Sure, I’m queer and I love my queer community to know I’m an option for them. Yes, I’m an immigrant and a proud Peruana Americana who wants to perform bilingual and Spanish-only ceremonies. I absolutely want my divorced peeps and those in intercultural and intergenerational relationships to know that I understand what it's like to have to face and navigate the stigma attached to certain labels or concepts of what and who belongs together.
But, ultimately, I’m looking to work with folx like Amanda & Jessica who want to shine their light on the divinity of our humanity - the core of who we all are - LOVE!
* Excerpts from Love as the Practice of Freedom, Outlaw Culture (1994) and All About Love: New Visions (2000)
Kind Words from Amanda and Jessica:
"It was really important to us that our ceremony fully reflect us and our personalities. We reached out to various people trying to get names.

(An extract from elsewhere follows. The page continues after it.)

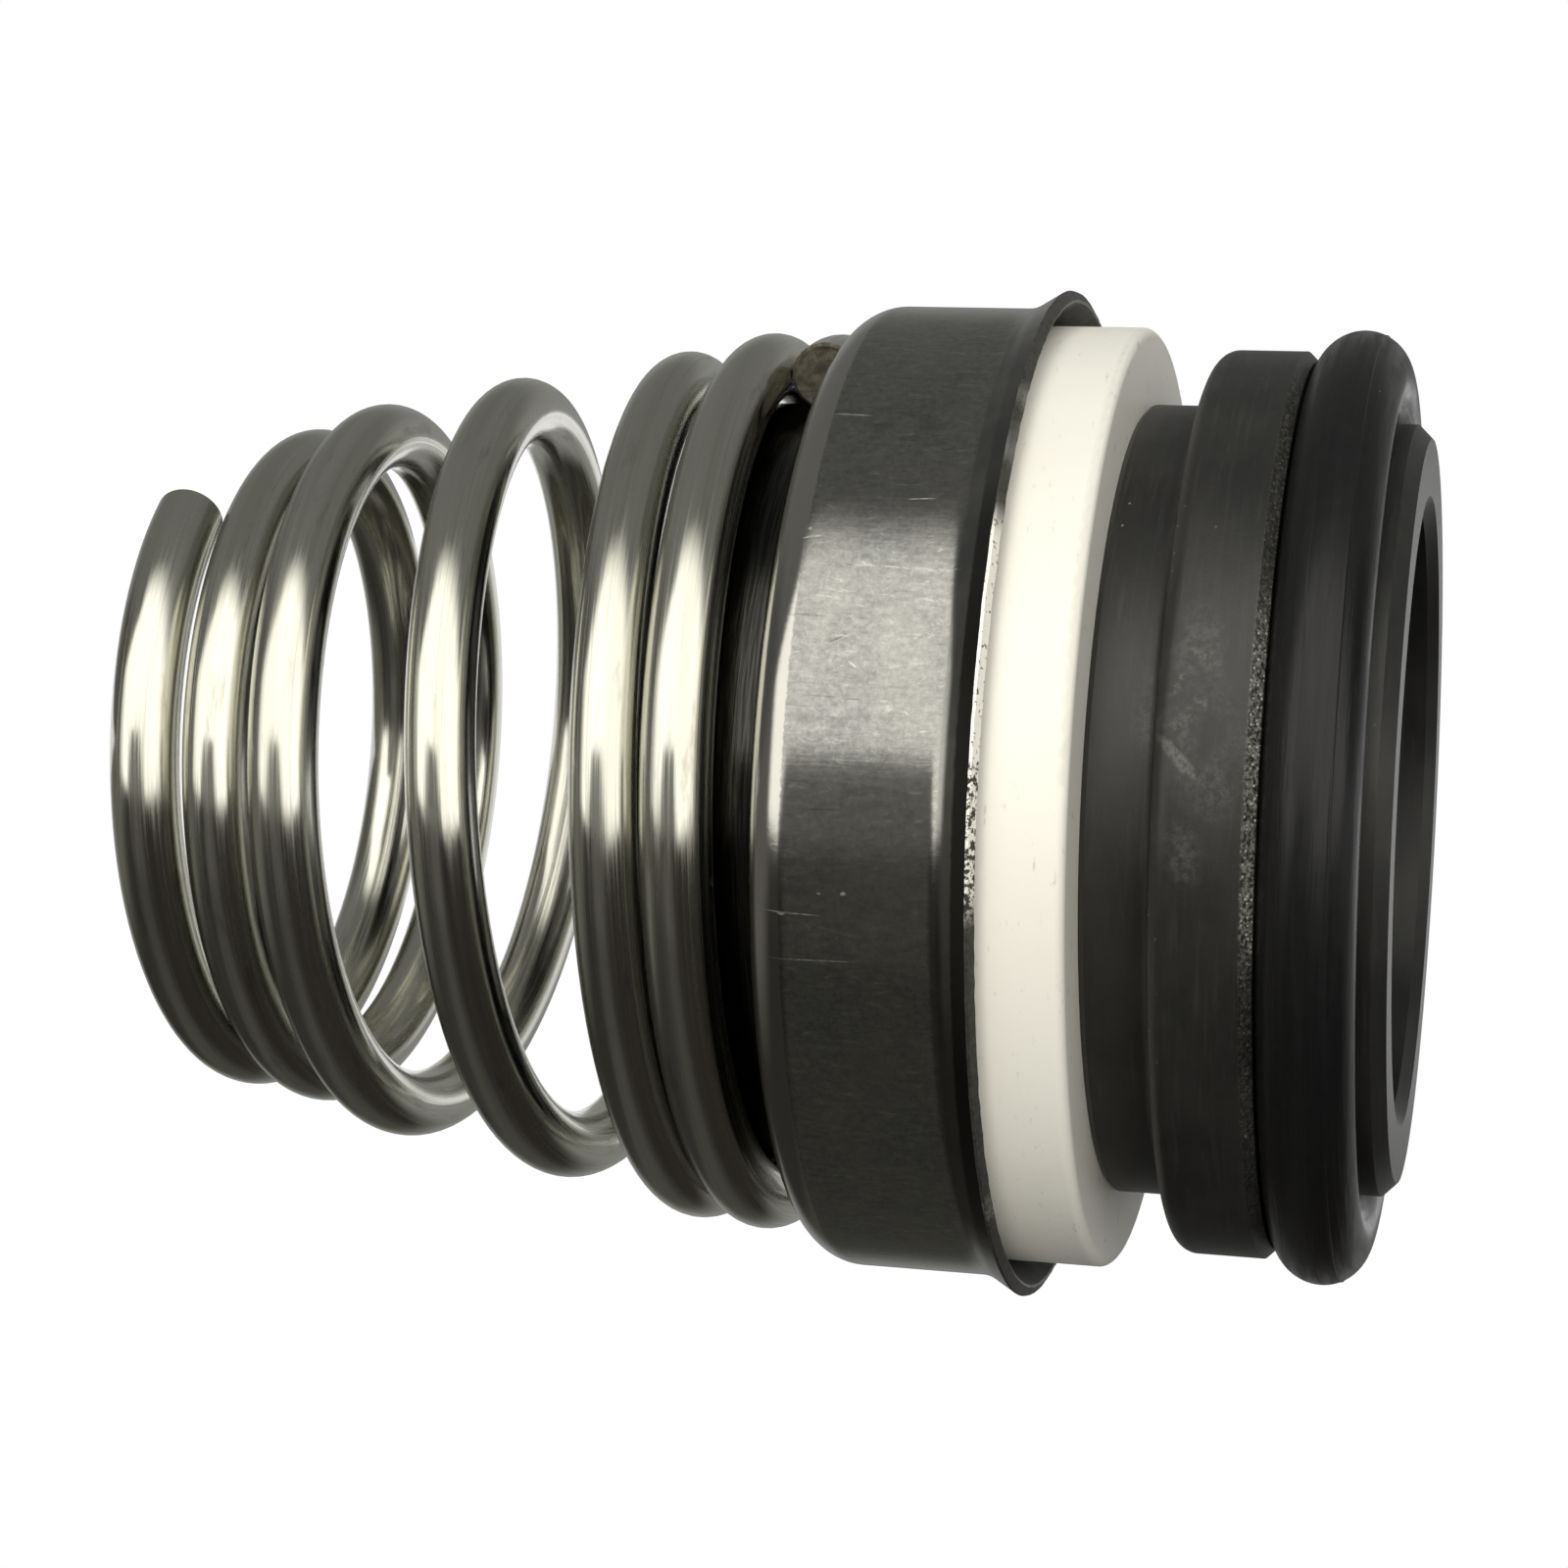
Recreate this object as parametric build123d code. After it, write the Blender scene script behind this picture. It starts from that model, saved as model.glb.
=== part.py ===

We thought and thought about whether we have a friend who knows us both really well and does well in the spotlight. In the end, we met Karla and Daniela, which was one of the best things to happen to our day!
Karla really took the time to find out about our relationship, communicated well with us about our ceremony, and walked us through more than one marriage license SNAFU. She was always there to be a support as we went through the process and was kind enough to meet us two days AFTER the wedding to get our license signed—when she was leaving town the next day—seriously going above and beyond. Not to mention, our guests were shocked to learn Karla wasn’t a longtime friend because of how well she seemed to know us in our ceremony ... about one of the best compliments for an officiant I can imagine!
In short, we HIGHLY recommend Once Upon a Vow, especially if you’re the kind of couple who wants to include bell hooks readings in your ceremony and/or appreciates Taylor Swift mashups specially made for you."